Romania government adviser sparks outrage by comparing president to Hitler

A video clip shows an altered photo of President Klaus Iohannis, sporting a hairstyle and mustache like Nazi leader

A clip shows an altered photo of Romanian President Klaus Iohannis, a strong government critic and ethnic German, sporting a hairstyle and moustache like Adolf Hitler. (Screenshot/Facebook)
A clip shows an altered photo of Romanian President Klaus Iohannis, a strong government critic and ethnic German, sporting a hairstyle and moustache like Adolf Hitler. (Screenshot/Facebook)

BUCHAREST, Romania — A Romanian government adviser sparked outrage Monday after posting a video clip comparing the country’s president to Hitler as political tensions simmer after mass anti-corruption protests last month.

The clip shows an altered photo of center-right President Klaus Iohannis, a strong government critic and ethnic German, sporting a hairstyle and mustache like Adolf Hitler.

Under the photo, it reads “Heil Iohannis” with a Nazi salute.

The video, posted by the left-wing government’s adviser, Darius Valcov, on Facebook, also describes the group Democratic Forum of Germans in Romania (FDGR), which Iohannis led until 2013, as a “Nazi organization.”

The video was later removed.

Valcov, a former finance minister of the ruling Social Democrats who is appealing an eight-year-prison sentence for corruption meted out by a court in February, removed the video after a flood of outraged comment.

Opposition National Liberal Party spokesman Ionel Danca called for Valcov’s dismissal, saying the clip “was extremely damaging, undermining the presidency and the memory of the Holocaust victims.”

FDGR president Paul-Jurgen Porr told AFP that such attacks were “deplorable, even more so as Romania gets ready to take over the EU rotating presidency” from Austria in January next year.

He said his group would write a letter to the prime minister also urging Valcov’s dismissal.

FILE – In this file photo dated April 19, 2018, Romania’s President Klaus Iohannis reacts during a meeting with Italian Prime Minister Paolo Gentiloni, in Bucharest, Romania. (AP Photo/Vadim Ghirda)

The government, long besieged by anti-corruption protests, came under renewed pressure last month following violent clashes when 80,000 Romanians rallied in Bucharest.

More than 450 people, including 30 police, were injured after security forces charged protesters with teargas, drawing strong criticism from Iohannis, among others.

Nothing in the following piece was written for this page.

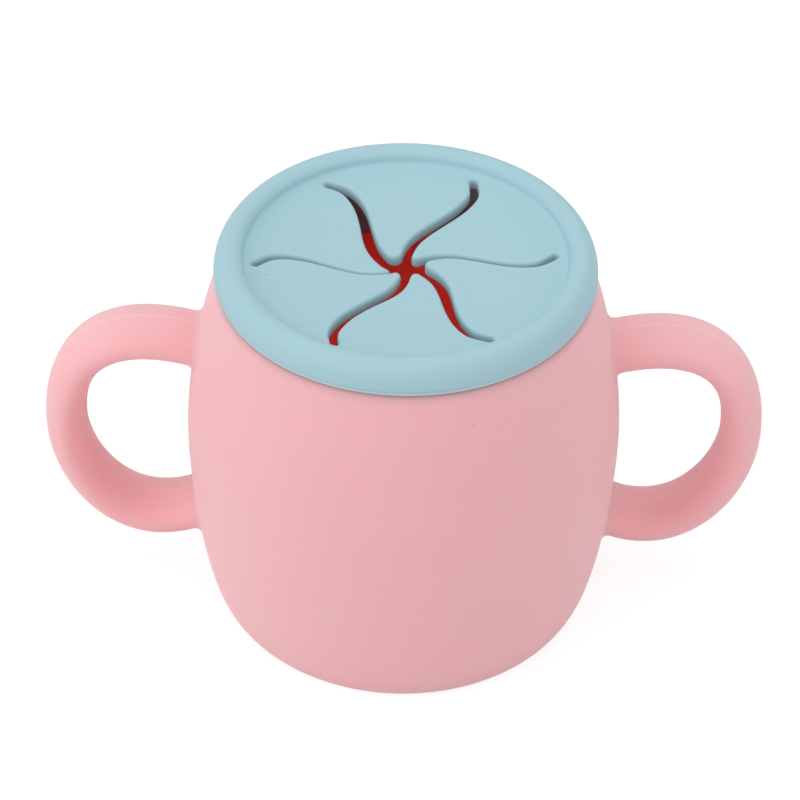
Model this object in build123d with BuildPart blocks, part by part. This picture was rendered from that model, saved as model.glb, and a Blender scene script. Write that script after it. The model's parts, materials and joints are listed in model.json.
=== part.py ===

Following this, Labour Minister Olguta Vasilescu caused an outcry 10 days ago by describing Iohannis as “cheeky, as a German, to speak of attacking (people) with gas.”

Six million Jews were killed by the Nazis in the Holocaust during World War II under Hitler, many of them in gas chambers.

Romanian Foreign Minister Teodor Melescanu — during last week’s visit by his German counterpart — said he “firmly rejected” all attacks against the country’s ethnic German minority, descendants of Saxons and others who settled in Transylvania from the 12th century onwards.